The folk-pop singer-songwriter is following-up last year's release of her third album, “Older,” with a role in a musical about life, death and fame. She calls it perfect timing.

“I was starting to feel like I wanted to do something new, and this kind of came at the perfect time. It’s the first and only Broadway show that I’ve ever auditioned for,” she says.

McAlpine has been building a sonic reputation for raw, stripped-down tracks and intimate, deeply reflective lyrics. Her single “Ceilings” went viral on TikTok, and “Older” has been hailed by critics.

Broadway made sense for a woman who grew up watching shows in New York and who has an “ability to infuse each song with character, as if acting,” the AP said in a review of “Older.”

“I feel like all of my music has musical theater in it because I have loved theater for so long,” she says. “I saw my first Broadway show and I was like 8, and so, it just kind of seeps into my music whether I am conscious of it or not.”

‘In her own world’

“Floyd Collins,” tells the tale of a hapless explorer who gets himself trapped in a Kentucky cave in 1925, triggering the first modern media frenzy. McAlpine plays Floyd Collins' sister, a woman who doesn't fit in.

“She is strange, definitely, but it’s just because she’s in her own world, and she sees the world differently than everyone else. She sees the beauty in it. She’s like a sponge. She picks up everything that everyone is throwing out. She’s just different. Not necessarily in a bad way,” McAlpine says.

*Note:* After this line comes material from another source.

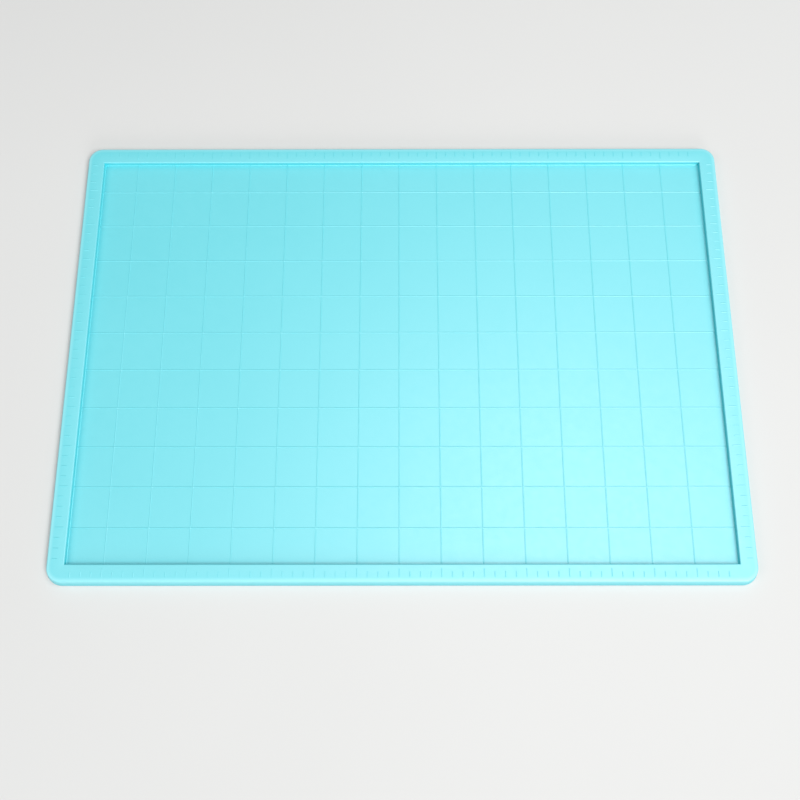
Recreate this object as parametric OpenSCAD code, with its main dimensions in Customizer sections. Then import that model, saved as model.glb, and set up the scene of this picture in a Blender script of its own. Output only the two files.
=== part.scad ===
// Shallow silicone casting tray: a thin flat sheet with a raised rim all round, a grid of
// fine raised ridges on the casting floor, and ruler marks along the top of the rim.
// The origin is the centre of the underside. +X runs to the right along the long side,
// +Y runs to the back and +Z is up. All lengths are in millimetres.

/* [Grid] */
// Side of one square cell of the grid, one inch
cell = 25.4; // [20:0.1:30]
// Ridges that run from front to back
column_ridges = 15; // [3:1:19]
// Ridges that run from left to right
row_ridges = 10; // [3:1:15]
// Width of the first and last column of cells, as a share of a whole cell
end_column = 0.965; // [0.5:0.005:1]
// Depth of the first and last row of cells, as a share of a whole cell
end_row = 0.85; // [0.5:0.005:1]
// How far the middle of the grid lies to the left of the tray's middle
grid_left = 1.7; // [-4:0.1:4]
// How far the middle of the grid lies behind the tray's middle
grid_back = 0.7; // [-4:0.1:4]
// Width of a ridge where it meets the floor
ridge_w = 1.0; // [0.6:0.1:2]
// Height of a ridge above the floor
ridge_h = 0.25; // [0.1:0.05:1]

/* [Sheet and rim] */
// Thickness of the sheet under the casting floor
sheet_t = 3; // [1.5:0.1:5]
// Height of the rim above the casting floor
rim_h = 3.2; // [2.5:0.1:8]
// Width of the flat top of the rim
rim_w = 9.7; // [8:0.1:16]
// Radius of the outer corners, around the flat top of the rim
corner_r = 8; // [5:0.5:15]
// Radius of the rounded edge between the rim's top and its outer side
edge_r = 1; // [0.4:0.1:2]
// How far the foot of the outer side stands out beyond the flat top
flare = 2.5; // [2:0.1:5]

/* [Ruler marks] */
// Marks in the length of one cell
marks_per_cell = 4; // [2:1:8]
// Length of the mark at each whole cell
long_mark = 5.2; // [3:0.1:6]
// Length of the marks between them
short_mark = 3.4; // [2:0.1:4]
// Width of a mark
mark_w = 0.8; // [0.4:0.1:1.2]
// Height of a mark above the rim
mark_h = 0.25; // [0.1:0.05:0.8]
// Distance from the flat top's outer edge to the outer end of the marks
mark_inset = 1.9; // [1:0.1:2.5]

/* [Hidden] */
$fn = 96;

sheet_colour = "#8ce8f2";
rim_colour = "#97eaf4";
relief_colour = "#7adfe9";

// Casting floor between the rims
floor_w = (column_ridges - 1 + 2 * end_column) * cell;
floor_d = (row_ridges - 1 + 2 * end_row) * cell;
tray_h = sheet_t + rim_h;

// Half sizes of the rim's flat top, and the centres that the corners turn about
top_x = floor_w / 2 + rim_w;
top_y = floor_d / 2 + rim_w;
turn_x = top_x - corner_r;
turn_y = top_y - corner_r;

// The outer side is a straight slope that runs into the rounded edge at this angle
edge_z = tray_h - edge_r;
slope_a = acos(edge_r / norm([flare, edge_z])) - atan2(edge_z, flare);
slope_top_u = corner_r + edge_r * cos(slope_a);
slope_top_z = edge_z + edge_r * sin(slope_a);
edge_steps = 5;

// Where the outer side stands at height z, measured out from a corner's centre
function slope_u(z) = corner_r + flare - (corner_r + flare - slope_top_u) * z / slope_top_z;

// The rounded edge, from the top of the slope to the flat top
rounded_edge = [
    for (i = [0:edge_steps])
        let (a = slope_a + (90 - slope_a) * i / edge_steps)
        [corner_r + edge_r * cos(a), edge_z + edge_r * sin(a)]
];

// Half sections through the outer part of the sheet and of the rim, out from a corner's centre
sheet_section = [[0, 0], [corner_r + flare, 0], [slope_u(sheet_t), sheet_t], [0, sheet_t]];
rim_section = concat([[0, sheet_t], [slope_u(sheet_t), sheet_t]], rounded_edge, [[0, tray_h]]);

// Centre of the grid, and the distances from it to its last ridges
grid_x = -grid_left;
grid_y = grid_back;
half_columns = (column_ridges - 1) / 2 * cell;
half_rows = (row_ridges - 1) / 2 * cell;

// A straight side of length 2 * half_run, at a distance out from the tray's middle
module straight_side(section, half_run, out) {
    translate([out, 0, 0])
        rotate([90, 0, 0])
            linear_extrude(2 * half_run, center = true) polygon(section);
}

// The whole rounded outline of the tray, with this section round its edge
module rounded_slab(section, low, high) {
    translate([-turn_x, -turn_y, low]) cube([2 * turn_x, 2 * turn_y, high - low]);
    for (turn = [0, 180]) {
        rotate([0, 0, turn]) straight_side(section, turn_y, turn_x);
        rotate([0, 0, turn + 90]) straight_side(section, turn_x, turn_y);
    }
    for (sx = [-1, 1], sy = [-1, 1]) {
        turn = sx > 0 ? (sy > 0 ? 0 : 270) : (sy > 0 ? 90 : 180);
        translate([sx * turn_x, sy * turn_y, 0])
            rotate([0, 0, turn]) rotate_extrude(angle = 90) polygon(section);
    }
}

// Everything on one side of the mitres at the corners: a wedge that widens out from the floor
module mitre_wedge(half_side, out) {
    reach = rim_w + flare + edge_r;
    rotate([0, 0, -90])
        linear_extrude(tray_h)
            polygon([
                [-half_side, out],
                [half_side, out],
                [half_side + reach, out + reach],
                [-half_side - reach, out + reach]
            ]);
}

// One bar of the rim, mitred at both ends, on the side that the turn points to
module rim_bar(turn, half_side, out) {
    color(rim_colour)
        intersection() {
            rounded_slab(rim_section, sheet_t, tray_h);
            rotate([0, 0, turn]) mitre_wedge(half_side, out);
        }
}

module base_sheet() {
    color(sheet_colour) rounded_slab(sheet_section, 0, sheet_t);
}

module rim_front() {
    rim_bar(-90, floor_w / 2, floor_d / 2);
}

module rim_back() {
    rim_bar(90, floor_w / 2, floor_d / 2);
}

module rim_left() {
    rim_bar(180, floor_d / 2, floor_w / 2);
}

module rim_right() {
    rim_bar(0, floor_d / 2, floor_w / 2);
}

// A raised line of this length along X, narrower at its top than at its foot
module ridge(run, width, height) {
    rotate([90, 0, 90])
        linear_extrude(run, center = true)
            polygon([
                [-width / 2, 0],
                [width / 2, 0],
                [width / 4, height],
                [-width / 4, height]
            ]);
}

module grid_ridges() {
    color(relief_colour)
        translate([0, 0, sheet_t]) {
            for (i = [0:column_ridges - 1])
                translate([grid_x - half_columns + i * cell, 0, 0])
                    rotate([0, 0, 90]) ridge(floor_d, ridge_w, ridge_h);
            for (j = [0:row_ridges - 1])
                translate([0, grid_y - half_rows + j * cell, 0])
                    ridge(floor_w, ridge_w, ridge_h);
        }
}

// Ruler marks along a side that runs along X, with their outer ends towards -Y.
// The side spans one cell more than it has ridges, and start is its first whole mark.
module ruler(ridges, start, outer_end) {
    color(relief_colour)
        for (k = [1:(ridges + 1) * marks_per_cell - 1]) {
            run = k % marks_per_cell == 0 ? long_mark : short_mark;
            translate([start + (k / marks_per_cell - 1) * cell, outer_end + run / 2, tray_h])
                rotate([0, 0, 90]) ridge(run, mark_w, mark_h);
        }
}

module ruler_front() {
    ruler(column_ridges, grid_x - half_columns, mark_inset - top_y);
}

module ruler_back() {
    rotate([0, 0, 180]) ruler(column_ridges, -grid_x - half_columns, mark_inset - top_y);
}

module ruler_left() {
    rotate([0, 0, -90]) ruler(row_ridges, -grid_y - half_rows, mark_inset - top_x);
}

module ruler_right() {
    rotate([0, 0, 90]) ruler(row_ridges, grid_y - half_rows, mark_inset - top_x);
}

base_sheet();
rim_front();
rim_back();
rim_left();
rim_right();
grid_ridges();
ruler_front();
ruler_back();
ruler_left();
ruler_right();
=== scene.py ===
"""The looks of a shallow silicone casting tray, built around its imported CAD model."""

import math

import bmesh
import bpy
from mathutils import Matrix, Vector, noise


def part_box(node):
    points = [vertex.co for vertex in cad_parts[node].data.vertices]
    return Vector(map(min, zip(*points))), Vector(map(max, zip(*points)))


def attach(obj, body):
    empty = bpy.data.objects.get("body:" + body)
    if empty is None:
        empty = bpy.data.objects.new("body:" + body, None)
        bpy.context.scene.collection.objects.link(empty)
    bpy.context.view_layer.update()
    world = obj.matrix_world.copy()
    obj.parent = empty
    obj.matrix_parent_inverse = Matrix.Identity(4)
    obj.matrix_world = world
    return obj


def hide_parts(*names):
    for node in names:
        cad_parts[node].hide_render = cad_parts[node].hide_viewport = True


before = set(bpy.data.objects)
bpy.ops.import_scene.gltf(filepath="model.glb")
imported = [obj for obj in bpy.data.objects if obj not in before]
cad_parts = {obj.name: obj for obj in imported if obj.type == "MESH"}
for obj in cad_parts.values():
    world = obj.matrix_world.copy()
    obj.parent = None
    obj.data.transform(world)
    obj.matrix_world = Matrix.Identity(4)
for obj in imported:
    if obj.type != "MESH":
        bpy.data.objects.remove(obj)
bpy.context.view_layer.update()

MM = 0.001

# ---------------------------------------------------------------- sizes, in metres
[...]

“It explores being a young woman in the 1920s and being misunderstood and not listened to and not heard, and that’s like been a theme in my life because I’m working in the music industry. I’m surrounded by men all the time.”

McAlpine, 25, didn't know much about “Floyd Collins” — it deputed off-Broadway in 1996 — but was a fan of its composer and lyricist, who created “The Light in the Piazza,” one of her favorite musicals.

“I saw his name and I was like, ‘Oh, I love him.’ So I listened to the cast recording on Spotify from the original production and immediately was just hooked,” she says. “It just sounded like nothing that was on Broadway now. It was just so unique, and I love that kind of stuff.”

Broadway lured her

McAlpine, who was raised in a suburb of Philadelphia and attended the Berklee College of Music, did theater in high school. Her grandparents would take her and her siblings to Broadway every year, and her mom would sing “Wicked” in the car. During the pandemic, she livestreamed Broadway covers on Instagram.

“She had a kind of unaffected directness and purity and honesty in how she approached the reading of the role, to say nothing of the singing,” says Tina Landau, who directed “Floyd Collins” as well as supplied the book and some lyrics.

“I really felt that there was something in how unfettered and organic and unadorned her approach to it was that was perfect for the character, because Nellie just speaks truth.”

McAlpine remembers seeing “My Fair Lady” at the Vivian Beaumont Theater at Lincoln Center — the same theater she graces in “Floyd Collins.” “Sometimes I’m on stage and I’m just thinking about I was in the audience one time, and it is just so crazy.”

After the musical, she plans on another album, and the music that's coming out has been touched by the show. “It feels like it’s becoming more complex because I’m singing these songs that are so complex every day,” she says. After that, she's open to ideas, even to more theater.

“It has to be the right thing. This felt like it came to me at the exact right time in my life, and this was the exact right show for me. And so, if something else comes along, it would have to be the exact set of circumstances.”

If that sounds like a singer-songwriter who is taking charge of her career, McAlpine would agree. She's done, for example, with an unhealthy pace to her tours.

“I’m finally at a place in my career where I can make decisions and do things that really align with myself. There was a while there before my last album where I was kind of just being pulled along, and I was just doing things because that’s how everyone does them,” she says.

“I feel like I am now more sure of myself, and I know what I have to do to make myself feel comfortable. Even if it’s outside of the norm or what other people do in the industry, I’m going to do it anyway.”